I want to hear a little bit about Quebec in relation to Alberta. I visited the port of Montreal yesterday, and it was quite interesting to see that, well, a lot of oil goes through the port of Montreal, but Quebec also refines the oil that goes to Ontario.
So, not only are we taking care of our own oil, because we consume a lot of it — we like our 4x4s — but we are also refining Ontario’s oil. So I want to hear what you have to say about that, because, first of all, I was not aware of it, and second, we are not only participating fully in the consumption, but we are helping our neighbours to consume without them refining their own oil.
Mr. Ribaux: Well, I have a couple of things to say about that. Once again, very few environmental groups are saying that we must immediately dismantle the refining and transportation infrastructure. That’s not the rhetoric. The rhetoric is that we must stop building new ones, because the new infrastructure will last 20 years, 30 years, 40 years, 50 years, and clearly, we must cut down once again.
In terms of climate, it makes no difference whether oil is refined in Montreal, Toronto, Calgary or Halifax. Greenhouse gas emissions are emitted. So, environmentally speaking, there is no impact. The emissions do have an impact on the climate.
One of the things we did was to work with unions and companies on examining the impact of an energy transition on the workforce in Quebec, a transition that would help us meet our targets.

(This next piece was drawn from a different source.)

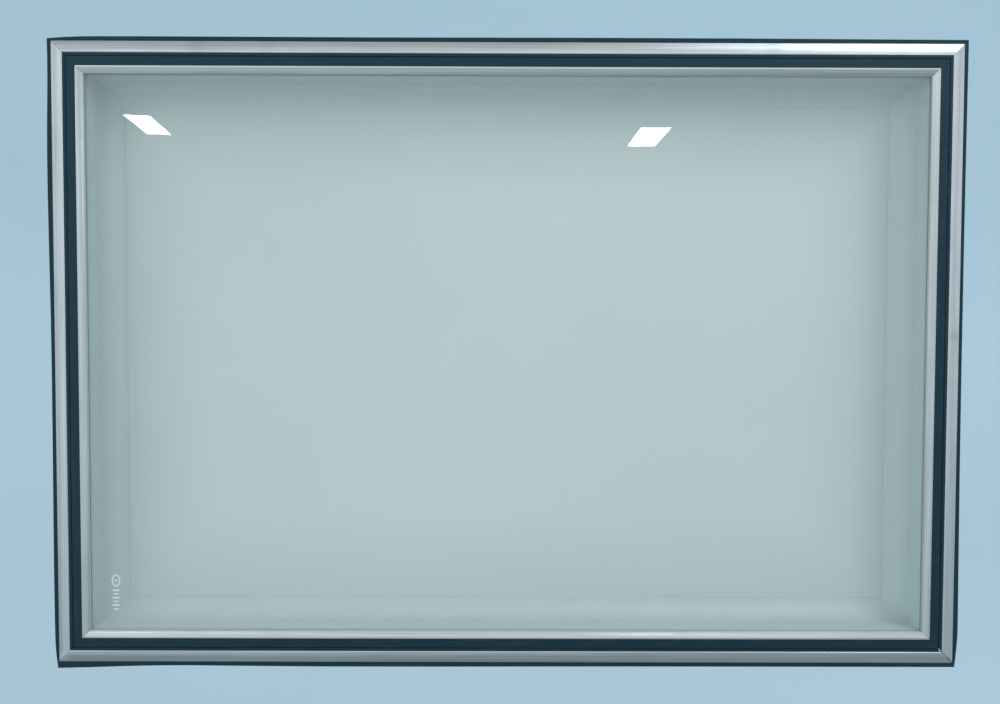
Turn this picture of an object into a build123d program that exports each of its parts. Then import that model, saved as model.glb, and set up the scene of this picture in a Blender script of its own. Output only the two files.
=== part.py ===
from build123d import *
import math
import os

# A fixed glazed screen panel that is set into a cut-out in a wall or counter front.
# A front frame and a rear frame grip the wall between them. Each frame holds its own pane,
# and a hollow spacer box joins the two ledges that the panes are bedded on.
#
# Row frame, in millimetres: +X to the right and +Z up as seen from the front, +Y into the
# wall. The origin is the centre of the cut-out, on the wall's front face.
#
# Each side of the frame is drawn once, in its own local frame: x runs along the side,
# y is the distance inward from the aluminium frame's outer edge, and z is the distance
# out of the wall, so it is negative inside the cut-out.

# ---------------------------------------------------------------- driving dimensions
FRAME_WIDTH = 1189.0
FRAME_HEIGHT = 816.0
WALL_THICKNESS = 63.0

FLANGE_WIDTH = 16.0  # the outer silver face
BAND_WIDTH = 16.7  # the black infill between flange and bead
BEAD_WIDTH = 9.3  # the inner silver face
EXTRUSION_WALL = 1.8
FLANGE_CREST = 7.2  # how far the flange stands out of the wall
BEAD_CREST = 7.8
BEAD_SEAT = 5.0  # top of the upstand that the bead clips over

GLASS_THICKNESS = 6.0
GLASS_FACE = 2.0  # how far the pane's outer face stands out of the wall
GLASS_EDGE_GAP = 2.2  # room for packers round the pane
TAPE_THICKNESS = 2.2

SEAL_THICKNESS = 1.5
SEAL_REACH = 6.5  # how far a wall seal shows past the flange
SEAL_TUCK = 7.0  # how far it goes in under the flange

HOLE_RADIUS = 2.25  # clearance for a 4 mm screw into the wall
LONG_SIDE_HOLES = (0.0, 262.0, 524.0)  # distance of the holes from the side's middle
SHORT_SIDE_HOLES = (110.0, 330.0)
LONG_SIDE_SCREWS = (150.0, 450.0)  # screws between ledge and spacer bar
SHORT_SIDE_SCREWS = (0.0, 250.0)

HAIRLINE_GAP = 0.2
TIGHT_GAP = 0.04  # a mitre that is pushed or bonded together
OPEN_GAP = 1.2  # one mitre of the front frame has opened
OPEN_CORNER = "bottom_right"

# How far the front wall seal shows, as (share of the side's length, reach), starting at
# the corner where the side's local x is lowest. The rubber was cut and laid by hand.
FRONT_SEAL_REACH = {
    "bottom": ((0, 10.2), (0.025, 9.5), (0.05, 8.5), (0.1, 6.7), (0.22, 7.0), (0.5, 7.1), (1, 6.6)),
    "right": ((0, 4.2), (0.02, 5.9), (0.045, 7.5), (0.08, 7.8), (0.25, 6.6), (0.75, 5.7), (1, 6.4)),
    "top": ((0, 6.0), (0.24, 6.9), (0.4, 7.0), (0.6, 6.5), (0.94, 6.7), (0.975, 6.0), (1, 3.9)),
    "left": ((0, 6.3), (0.04, 6.0), (0.13, 7.4), (0.42, 6.3), (0.93, 6.6), (0.97, 5.7), (1, 3.0)),
}

# ---------------------------------------------------------------- derived stations
BAND_START = FLANGE_WIDTH
BEAD_START = BAND_START + BAND_WIDTH
SIGHT_LINE = BEAD_START + BEAD_WIDTH  # where the visible glass begins
WEB_INNER = BEAD_START + 2.0
GLASS_EDGE = WEB_INNER + GLASS_EDGE_GAP
GLASS_BACK = GLASS_FACE - GLASS_THICKNESS
LEDGE_FRONT = GLASS_BACK - TAPE_THICKNESS
LEDGE_BACK = LEDGE_FRONT - EXTRUSION_WALL
SPACER_WALL = 1.2
FIT_GAP = 0.1  # between pieces that slide together
LEDGE_END = SIGHT_LINE - SPACER_WALL - FIT_GAP  # the spacer's lip covers the ledge's edge
HOLE_LINE = BAND_START + BAND_WIDTH / 2

CORNERS = {
    "bottom": ("bottom_left", "bottom_right"),
    "right": ("bottom_right", "top_right"),
    "top": ("top_right", "top_left"),
    "left": ("top_left", "bottom_left"),
}
INWARD = {
    "bottom": Vector(0, 0, 1),
    "right": Vector(-1, 0, 0),
    "top": Vector(0, 0, -1),
    "left": Vector(1, 0, 0),
}
SIDES = tuple(INWARD)
NEXT_SIDE = dict(zip(SIDES, SIDES[1:] + SIDES[:1]))
PREVIOUS_SIDE = {after: before for before, after in NEXT_SIDE.items()}
FACES = {"front": (0.0, -1.0), "rear": (WALL_THICKNESS, 1.0)}  # wall face's y, and outward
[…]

Clearly, in Quebec, one impact is on refining and shipping oil. So we’ll have to start thinking about that. Even in Quebec, where it is not a huge part, but it’s still a part, of the economy, we have to start thinking about that. People in that industry are starting to think about how, for example, they will retrain the workforce as we shift towards an increasingly carbon-free economy.
Of course, it is easier to think about that in Quebec than in Alberta, that’s for sure. However, they must also talk about it in Alberta, as difficult as it may be as a conversation. I think they’re going to have to have that conversation out west too.
The Chair: Thank you very much. This brings our meeting to a close.